When we are at our most vulnerable at end of life and our loved ones are also struggling, we deserve so much better. We need far greater investment in palliative care and hospice care. I urge the Minister to take genuine action to address both the geographic disparities and the deep inequalities that exist in accessing palliative care. We have a moral imperative, particularly if the assisted dying Bill makes progress. We cannot be in a position where assisted death is available universally on the NHS to those identified in the Bill, but access to good palliative care is not. That is what grated with me most and why I could not walk through the Aye Lobby that day. I urge the Minister and the Bill Committee to ensure that duties are written into law so that there is genuine choice at the end of life. Whether the Bill passes or not, we need to see much greater action on good palliative care.
I have a couple of questions for the Minister, who has been superb in supporting me over Zoe’s Place. Will the Government ensure that the confirmed £26 million NHS England funding for children’s hospices for 2025-26 is ringfenced, distributed centrally, and increased in line with inflation in subsequent years, and does the Minister recognise the strong preference among children’s hospices for that £26 million to be distributed as a centrally managed and ringfenced grant rather than being distributed via integrated care boards?

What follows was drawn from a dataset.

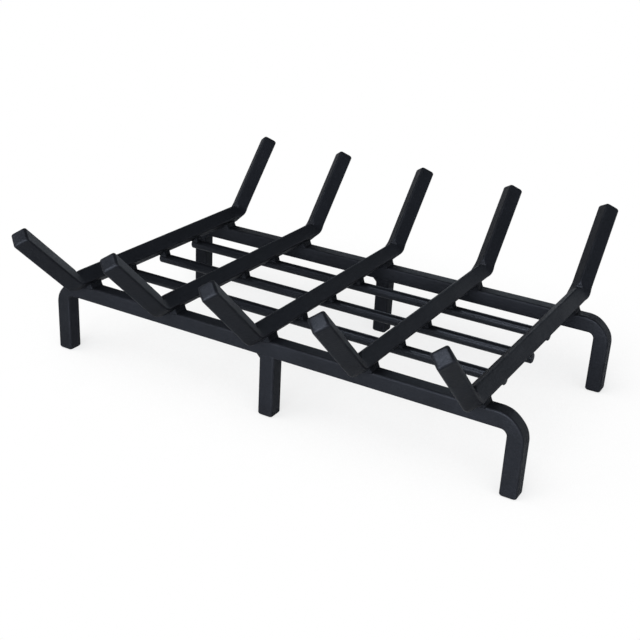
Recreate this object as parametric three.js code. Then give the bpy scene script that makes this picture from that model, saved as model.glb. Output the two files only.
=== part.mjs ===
// A welded log grate for an open fireplace or a wood stove.
//
// Five lengths of square bar lie front to back, each turned on edge and bent up at both ends, so that
// their arms hold the logs. They cross two square rails, whose ends are bent down into the corner legs.
// A short leg stands under the middle of each rail, and three round rods run under the bars between the
// rails to hold the embers. Weld beads join every crossing, and nothing on the grate moves.
//
// Millimetres. +X runs along the rails to the right, +Y to the back of the hearth, +Z up.
// The origin is on the floor, at the middle of the box that the grate fills.

import * as THREE from 'three';

// Stock that the grate is cut from.
const squareStock = 19.05;
const squareRounding = 2.5;
const rodDiameter = 12.7;
const sawnEdge = 3;
const rodChamfer = 1;

// Base: two bent rails, and a middle leg under each.
const overallWidth = 610;
const railSpacing = 285;
const railTop = 94;
const railBendRadius = 16;
const railBendThinning = 3.2;
const railBendSwell = 0.06;
const railNames = ['front', 'rear'];
const middleLegOffset = { front: 4, rear: 1 };

// Log bars: centreline sizes, with angles above the horizontal.
const barCount = 5;
const barPitch = 127;
const barShift = -2;
const barBendRadius = 18;
const barBendCrush = 3.8;
const barBendSwell = 0.09;
const frontOverhang = 30;
const frontArmLength = 116;
const frontArmAngle = 44;
const rearOverhang = 26;
const rearArmLength = 122;
const rearArmAngle = 49;

// A former marks the bar this far beyond each end of a bend.
const formerReach = 6;

// Round rods: how far each lies behind the middle of the deck, and how far its ends pass the centre lines
// of the outer bars.
const rods = {
  front: { behind: -70, left: 3, right: 0 },
  middle: { behind: -2, left: 3, right: 5 },
  rear: { behind: 68, left: 3, right: 0 },
};

// Weld beads: the opening in degrees between the faces that a bead joins, how far it spreads on them, its
// run, and the bearing in the middle of the run where it lies on the piece below. Beyond the bearing it
// tapers away along the bar.
const fitUpGap = 0.3;
const railBead = { opening: 45, size: 10, run: 27, bearing: 17, ripples: 6 };
const rodBead = { opening: 45, size: 8, run: 18, bearing: 9, ripples: 4 };
const legBead = { opening: 90, size: 8, run: 17, bearing: 12, ripples: 4 };
const beadHollow = 0.08;
const beadEnd = 0.25;
const beadRipple = 0.04;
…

Without ongoing Government support and a fresh funding model, what nearly happened to Zoe’s Place in Liverpool will happen elsewhere. Hospices will undoubtedly close down. The problems are systemic, and it will take Government action to fix that. The city of Liverpool rose to the challenge to save Zoe’s Place; now this place has to rise to the challenge as well, and give all hospices the funding that they need to survive. This cannot wait, because all who rely on these incredible services do not have time on their side.